L'artista si sostituiva allo scrittore e la parola diventava “materia”. Uno dei primi libri d'artista moderni fu creato da un personaggio molto particolare, sia poeta che pittore: William Blake (1757–1827), il quale scrisse, illustrò e rilegò le sue Songs of Innocence and of Experience in un volume davvero unico. Lì parola e l'immagine si completavano e assumevano la stessa importanza.
Ma il fenomeno esplose davvero quando entrarono sulla scena le avanguardie: il Futurismo, il Surrealismo, il movimento Dada: tutti questi gruppi artistici seppero fare dell'oggetto-libro un'esperienza unica, non solo sul piano visivo ma spesso anche sul piano tattile. Le loro idee innovative furono poi riprese dalle generazioni successive e dalle neo-avanguardie successive agli anni '60.

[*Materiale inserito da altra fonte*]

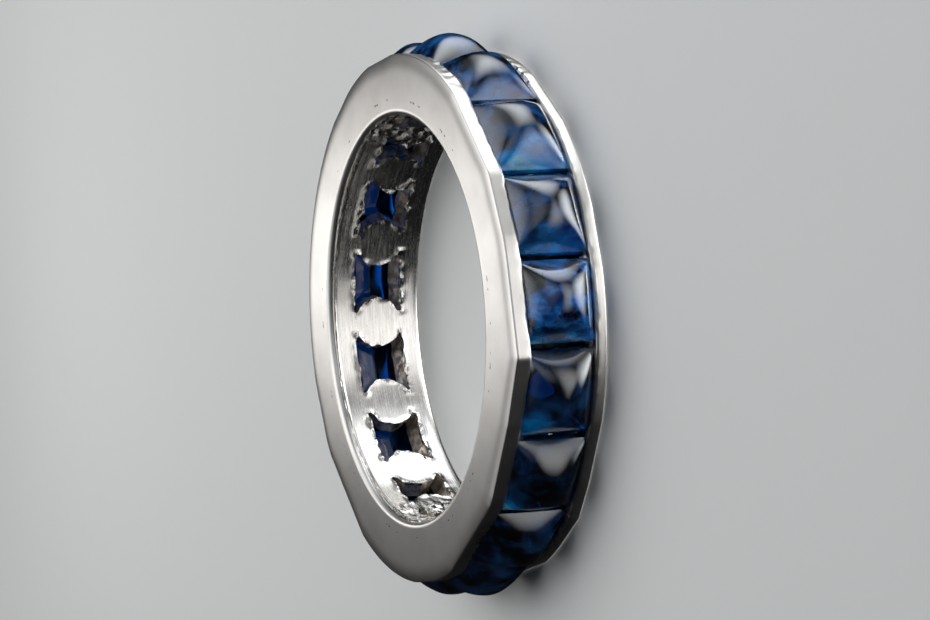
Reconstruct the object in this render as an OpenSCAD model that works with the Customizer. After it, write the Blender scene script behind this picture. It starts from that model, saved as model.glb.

Ad oggi non capita così raramente che un museo italiano organizzi mostre completamente dedicate al libro d'artista, o che abbiano almeno uno di questi come "pezzo grosso" da esibire. Il lato positivo è che per il lettore le emozioni suscitate dalle parole vengono completate da altri fattori olfattivi e visivi: il profumo dell'inchiostro, lo spessore della carta, le decorazioni, illustrazioni, copertine e quant'altro.
E quindi potremmo proprio dire che il libro, in qualunque modo si presenti, rappresenta in miniatura il cervello umano: dove esistono, come in una libreria, diversi “scaffali” ad ognuno dei quali corrispondono emozioni, sogni e aspettative. Per questo, il libro è un oggetto del quale l’uomo non potrà mai privarsi, anche nel nostro mondo sempre più virtuale.